Winter is usually the peak season for East Coast Lows in Australia, but this year has been eerily quiet in the Tasman Sea. So, where have all the ECLs gone?

East Coast Lows (ECLs) are intense low pressure systems that cause severe weather along Australia’s east coast, mostly between southeast Qld and eastern Vic. They are one of the most dangerous maritime weather systems in eastern Australia.

All East Coast Lows cause severe weather, and the most common impacts include one or more of the following:

  • Gale to storm force winds near the coast, with tornados also possible
  • Heavy, widespread rain that can cause flash and/or major riverine flooding
  • Very rough seas and prolonged large waves and heavy swells over coastal and ocean waters
  • Coastal erosion and inundation

Australia typically sees a few East Coast Lows each year, on average, while the strongest systems that cause the most severe impacts occur once every few years.

One of the most recent high-impact East Coast Lows occurred in June 2016. This powerful low and an associated coastal trough caused severe flooding and coastal erosion in eastern NSW. One of the standout features of this event was a long period east to northeasterly swell that caused significant coastal erosion at north-facing beaches that are typically protected from large waves.

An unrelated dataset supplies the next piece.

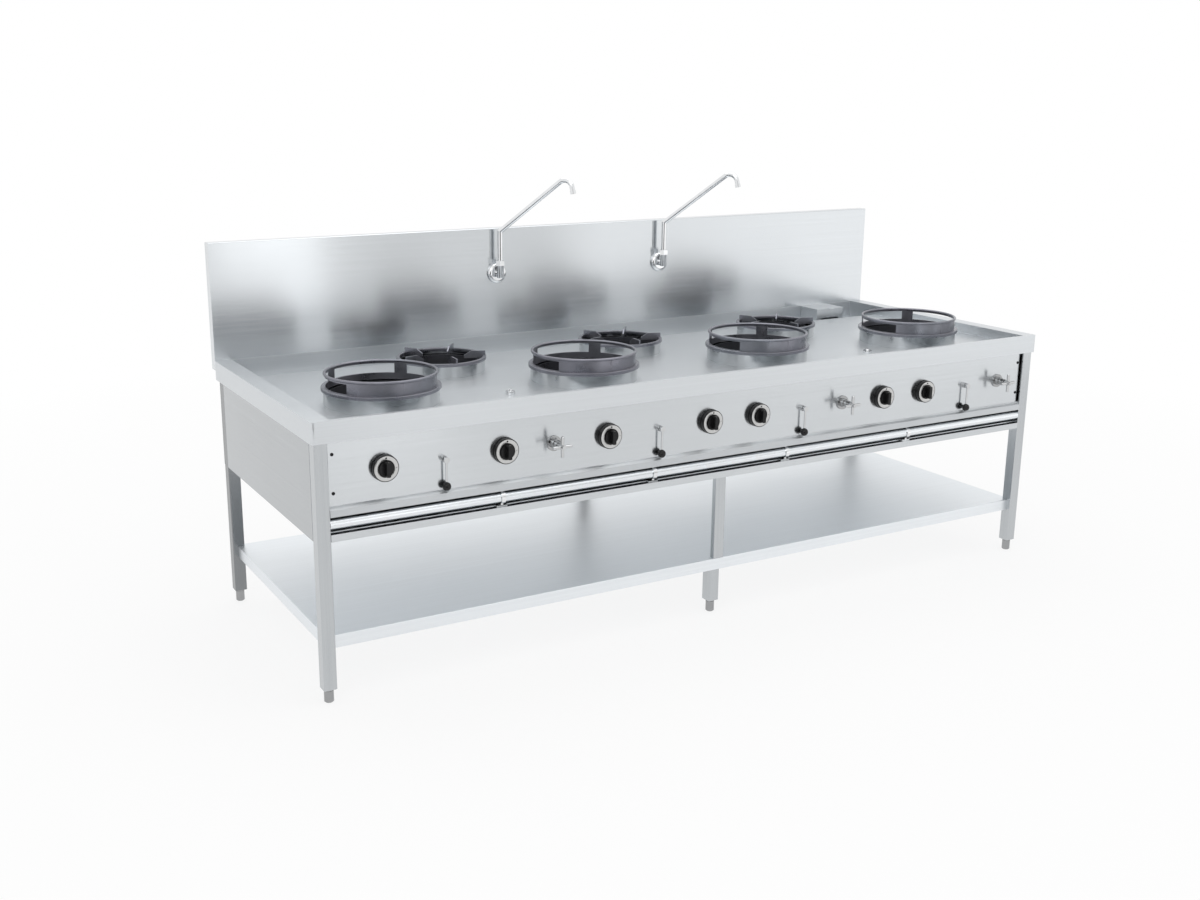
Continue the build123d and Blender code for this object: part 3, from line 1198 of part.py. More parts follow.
# Drain cover: a folded hood that stands in the gutter, with water slots and a tab
with BuildPart() as drain_cover:
    with BuildSketch(Plane.XY.offset(GUTTER_Z)):
        with Locations((DRAIN_X, COVER_Y)):
            Rectangle(COVER_W, COVER_D)
    extrude(amount=COVER_Z - GUTTER_Z)
    with BuildSketch(Plane.XY.offset(GUTTER_Z)):
        with Locations((DRAIN_X, COVER_Y + SHEET)):
            Rectangle(COVER_W - 2 * SHEET, COVER_D)
    extrude(amount=COVER_Z - GUTTER_Z - SHEET, mode=Mode.SUBTRACT)
    with BuildSketch(facing_cook(FRONT_Y + COVER_SETBACK + SHEET)):
        with Locations((DRAIN_X, GUTTER_Z + COVER_SLOT_H / 2)):
            Rectangle(COVER_SLOT_W, COVER_SLOT_H)
    extrude(amount=SHEET, mode=Mode.SUBTRACT)
    with BuildSketch(Plane.XY.offset(COVER_Z - SHEET)):
        with Locations((DRAIN_X, FRONT_Y + COVER_SETBACK - COVER_TAB_D / 2)):
            Rectangle(COVER_TAB_W, COVER_TAB_D)
    extrude(amount=SHEET)
drain_cover.part.label = "drain_cover"
export_step(drain_cover.part, "parts/drain_cover.step")
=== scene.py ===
"""Looks of a freestanding gas wok range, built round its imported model.

Metres, +Z up, in the model's own frame: +X is the cook's right and the cook stands on the -Y side.
"""
import math

import bmesh
import bpy
import numpy as np
from bpy.props import FloatProperty, FloatVectorProperty, PointerProperty
from mathutils import Euler, Matrix, Vector


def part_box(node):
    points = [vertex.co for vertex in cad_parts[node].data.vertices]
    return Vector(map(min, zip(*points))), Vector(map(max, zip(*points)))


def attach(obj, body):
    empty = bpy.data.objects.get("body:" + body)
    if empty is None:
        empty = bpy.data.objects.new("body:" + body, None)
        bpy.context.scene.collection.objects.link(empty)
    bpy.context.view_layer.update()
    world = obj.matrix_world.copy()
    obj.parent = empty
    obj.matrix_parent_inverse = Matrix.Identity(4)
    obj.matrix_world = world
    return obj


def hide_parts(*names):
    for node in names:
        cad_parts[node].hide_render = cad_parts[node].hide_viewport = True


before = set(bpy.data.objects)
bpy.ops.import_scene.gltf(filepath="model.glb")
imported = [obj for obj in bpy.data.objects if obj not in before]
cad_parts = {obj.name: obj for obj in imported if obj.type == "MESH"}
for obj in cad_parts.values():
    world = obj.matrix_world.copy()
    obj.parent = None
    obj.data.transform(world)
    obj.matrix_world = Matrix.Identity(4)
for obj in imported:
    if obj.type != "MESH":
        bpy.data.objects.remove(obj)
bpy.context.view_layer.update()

bl_info = {
    "name": "Wok Range Looks",
    "version": (1, 0, 0),
    "blender": (4, 5, 0),
    "location": "View3D > Sidebar > Wok Range",
    "description": "Finishes, small trim and studio for a gas wok range",
    "category": "Object",
}

MM = 0.001
WOK_COUNT = 4
REAR_COUNT = 3
KNOB_COUNT = 7
LEVER_COUNT = 4
HANDLE_COUNT = 3
TAP_COUNT = 2

# Rounding of small edges
FITTING_EDGE = 0.3 * MM
CASTING_EDGE = 0.4 * MM
KNOB_EDGE = 0.5 * MM
SHARP_ANGLE = math.radians(40)

# How fast brush lines change along X, Y and Z, per metre
ALONG, ROUND, ACROSS = 4.0, 6.0, 900.0
LENGTHWISE = (ALONG, ACROSS, ACROSS)
SIDEWAYS = (ACROSS, ALONG, ACROSS)
UPRIGHT = (ACROSS, ACROSS, ALONG)
HOOPWISE = (ROUND, ROUND, ACROSS)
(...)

Image: Satellite image of cloud feeding into an East Coast Low and assocaited low pressure trough on June 5, 2016. Source: NASA Worldview 

Another well-known month for East Coast Lows was June 2007, which saw five separate East Coast Lows during the month, one of which caused the Pasha Bulker to run aground near Newcastle. This system produced wind gusts up to 135 km/h at Norah Head and dumped close to 300 mm of rain in 24 hours at Mangrove Mountain.

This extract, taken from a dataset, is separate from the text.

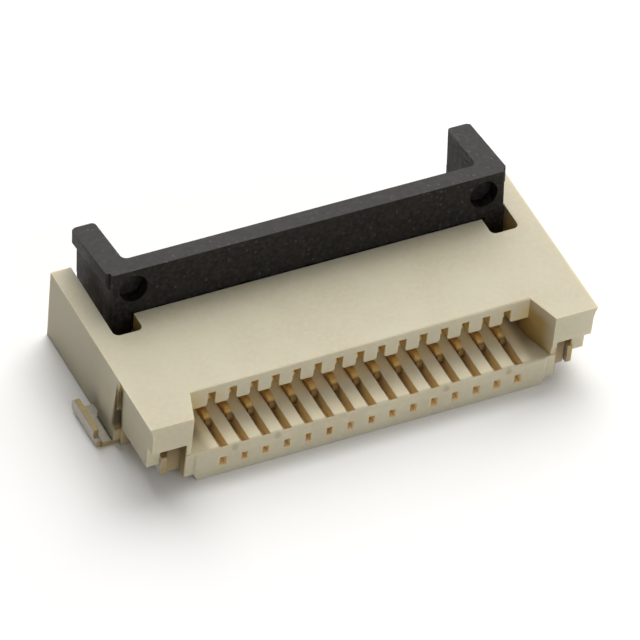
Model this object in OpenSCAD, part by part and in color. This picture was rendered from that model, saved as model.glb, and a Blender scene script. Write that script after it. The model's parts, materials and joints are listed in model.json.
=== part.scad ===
// Surface-mount right-angle connector for a flat flexible cable: 0.5 mm
// pitch, 15 contacts, with a rotary back-flip actuator shown open.
// X runs along the row of contacts, Y from the cable mouth to the solder
// tails, Z up from the circuit board. All lengths are millimetres.

/* [Contact row] */
// Distance between neighbouring contacts
pitch = 0.5; // [0.5:0.01:0.52]
// Thickness of the strip that the contacts are stamped from
contact_t = 0.15; // [0.12:0.01:0.15]
// Length of solder tail behind the housing
tail_len = 0.68; // [0.5:0.01:0.9]

/* [Housing] */
// Height of the housing above the board
body_h = 1.86; // [1.86:0.01:1.9]
// Depth of the housing from lip to rear wall
body_d = 5.17; // [5.17:0.01:5.3]
// Width of plastic from the last contact to the outer side face
end_margin = 1.8; // [1.8:0.01:1.9]
// Height of the mouth's floor
floor_z = 0.77; // [0.76:0.01:0.78]
// Height of the mouth's ceiling
ceil_z = 1.31; // [1.29:0.01:1.32]
// Depth at which the cable end stops
stop_y = 2.75; // [2.72:0.01:2.75]
// Draft of the side faces, over the full height
side_draft = 0.05; // [0:0.01:0.06]

/* [Actuator] */
// Backward lean of the open actuator, degrees from upright
open_lean = 7.9; // [0:0.1:7.9]
// Height of the actuator bar above the housing when open
bar_h = 1.096; // [1.0:0.01:1.12]
// Thickness of the bar
bar_t = 0.467; // [0.44:0.01:0.48]
// Length of the side arms, front face of bar to arm end
arm_len = 1.92; // [1.6:0.01:1.92]
// Radius of the cam shaft that the contacts hook over
shaft_r = 0.15; // [0.12:0.01:0.15]
// Radius of the two round pockets in the bar
pocket_r = 0.33; // [0.3:0.01:0.34]
// Side play taken up towards +X
side_play = 0.03; // [0:0.01:0.03]

/* [Hold-downs] */
// Thickness of the folded sheet
sheet_t = 0.125; // [0.1:0.005:0.125]
// Reach of the foot beyond the last contact
foot_reach = 2.21; // [2.1:0.01:2.4]
// Height of the upturned edge
flange_h = 0.38; // [0.25:0.01:0.5]

/* [Hidden] */
$fn = 40;
count = 15;
row = (count - 1) * pitch / 2;      // half the contact row
mid_y = (body_d + tail_len) / 2;    // the lip is Y = 0 before this shift

// stations across the width, measured from the middle of the row
mouth_x = row + 0.535;              // side of the mouth, deep inside
flare_x = row + 0.78;               // side of the mouth at the front
lip_x = row + 0.58;                 // underside of the lip
cheek_x = row + 0.905;              // outer face of the wall beside the mouth
pit_in = row + 0.65;                // end slot for the actuator's arm
pit_out = row + 1.32;
sheet_in = row + 1.38 - sheet_t;    // hold-down plate
sheet_out = row + 1.38;
side_x = row + end_margin;          // outer side face at the top

// cam shaft axis, and the actuator's own stations measured from it
cam_y = 3.8164;
cam_z = 1.58;
face_a = -0.42;                     // front face of the bar
back_a = face_a + bar_t;
foot_b = 0.2224;                    // where the front face meets the housing top
top_b = foot_b + bar_h;

function arc(cx, cy, r, a0, a1, n) =
    [for (i = [0 : n]) [cx + r * cos(a0 + (a1 - a0) * i / n), cy + r * sin(a0 + (a1 - a0) * i / n)]];
function xi(i) = (i - (count + 1) / 2) * pitch;

module yz(x0, x1, pts) translate([x0, 0, 0]) rotate([90, 0, 90]) linear_extrude(x1 - x0) polygon(pts);
module xz(y0, y1, pts) translate([0, y1, 0]) rotate([90, 0, 0]) linear_extrude(y1 - y0) polygon(pts);
module xy(z0, z1, pts) translate([0, 0, z0]) linear_extrude(z1 - z0) polygon(pts);
module block(x0, x1, y0, y1, z0, z1) translate([x0, y0, z0]) cube([x1 - x0, y1 - y0, z1 - z0]);
module both() { children(); mirror([1, 0, 0]) children(); }
module placed() translate([0, -mid_y, 0]) children();

// ---------- housing: one moulding ----------
module shell() {
    // rear two thirds, with drafted side faces
    xz(2.43, body_d, [[-side_x + side_draft, 0], [side_x - side_draft, 0], [side_x - 0.005, body_h], [-side_x + 0.005, body_h]]);
    // cheeks over the hold-down feet stand slightly proud at the bottom
    xz(1.60, 2.44, [[-side_x - 0.02, 0], [side_x + 0.02, 0], [side_x - 0.005, body_h], [-side_x + 0.005, body_h]]);
    // narrower front
    xz(0.28, 1.61, [[-side_x + 0.13, 0], [side_x - 0.13, 0], [side_x - 0.085, 1.60], [side_x - 0.05, 1.76], [side_x - 0.005, body_h],
                    [-side_x + 0.005, body_h], [-side_x + 0.05, 1.76], [-side_x + 0.085, 1.60]]);
    // overhanging brow each side of the mouth
    brow_x = side_x - 0.13 + 0.045 * 1.115 / 1.60;
    xz(0.046, 0.30, [[-brow_x, 1.115], [brow_x, 1.115], [side_x - 0.085, 1.60], [side_x - 0.05, 1.76], [side_x - 0.005, body_h],
                     [-side_x + 0.005, body_h], [-side_x + 0.05, 1.76], [-side_x + 0.085, 1.60]]);
    // walls beside the mouth
    both() block(lip_x, cheek_x, 0.046, 0.30, 0.16, body_h);
    // lower lip
    xz(0.046, 0.30, [[-lip_x, 0], [lip_x, 0], [lip_x + 0.10, 0.165], [lip_x + 0.10, floor_z], [-lip_x - 0.10, floor_z], [-lip_x - 0.10, 0.165]]);
    intersection() {
        xz(0, 0.05, [[-lip_x, 0], [lip_x, 0], [lip_x + 0.10, 0.165], [lip_x + 0.10, floor_z], [-lip_x - 0.10, floor_z], [-lip_x - 0.10, 0.165]]);
        xy(-1, 2, [[-lip_x - 0.13, 0.06], [-lip_x - 0.02, 0], [lip_x + 0.02, 0], [lip_x + 0.13, 0.06]]);
    }
}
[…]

Image: The Pasha Bulker sits beached on Nobby’s Beach, Newcastle in June 2007. Source: AAP/ Dean Lewins

It’s no surprise that these two infamous East Coast Lows occurred during June. While these damaging weather systems can form at any time of year, they are most likely during winter and have a peak frequency in June.

This season, however, we have seen no East Coast Lows forming during the winter months. So, what has made this winter so quiet in the Tasman Sea?

Recent research has found that two key ingredients for the development of intense East Coast Lows are the presence of an upper-level low above southeastern Australia and a surface low pressure system more directly over the east coast. When this pattern is in place, the upper-level low helps the surface low gain strength and linger near the coast. While the surface low causes the direct impacts, it is the upper-level low that provides the energy.

The charts below show the upper-level weather patterns from June 2007 and June 2016. Both months saw upper-level lows passing over southeastern Australia, with an associated increase in surface-based low pressure near the east coast.

Images: 500 hPa geopotential height anomalies for June 2007 (top) and June 2016 (bottom). Source: NOAA

By contrast, this winter has been dominated by blocking high pressure systems over Australia’s east coast, which has forced upper-level low pressure system to be located too far west to promote East Coast Low development. As a result, we have seen no East Coast Lows forming near Australia so far this season.

Image: 500 hPa geopotential height anomalies for the 2023 winter to date (June 1 to August 8). Source: NOAA

Another factor that influences the formation of East Coast Lows are sea surface temperatures in the Tasman Sea. In general, warmer ocean temperatures promote the development of low pressure systems near the NSW coast.

The maps below show that most of the Tasman Sea was warmer than average in the middle of June 2007 and June 2016, which helped cause the high-impact East Coast Lows in those months. In mid-June this year, however, there were more areas of cooler-than-average water at the surface of the Tasman Sea.

Images: Sea surface temperature anomalies in the middle of June 2007 (top), 2016 (middle) and 2023 (bottom). Source: NOAA

A combination of weather patterns and sea surface temperatures have prevented East Coast Lows from forming this winter.

Looking ahead, there are no strong signs that this pattern will change substantially in the next few weeks, which may continue to limit the development of East Coast Lows as we head into spring. However, individual East Coast Lows are still possible, so be sure to stay up to date with the latest forecasts and warnings if you line in eastern Australia.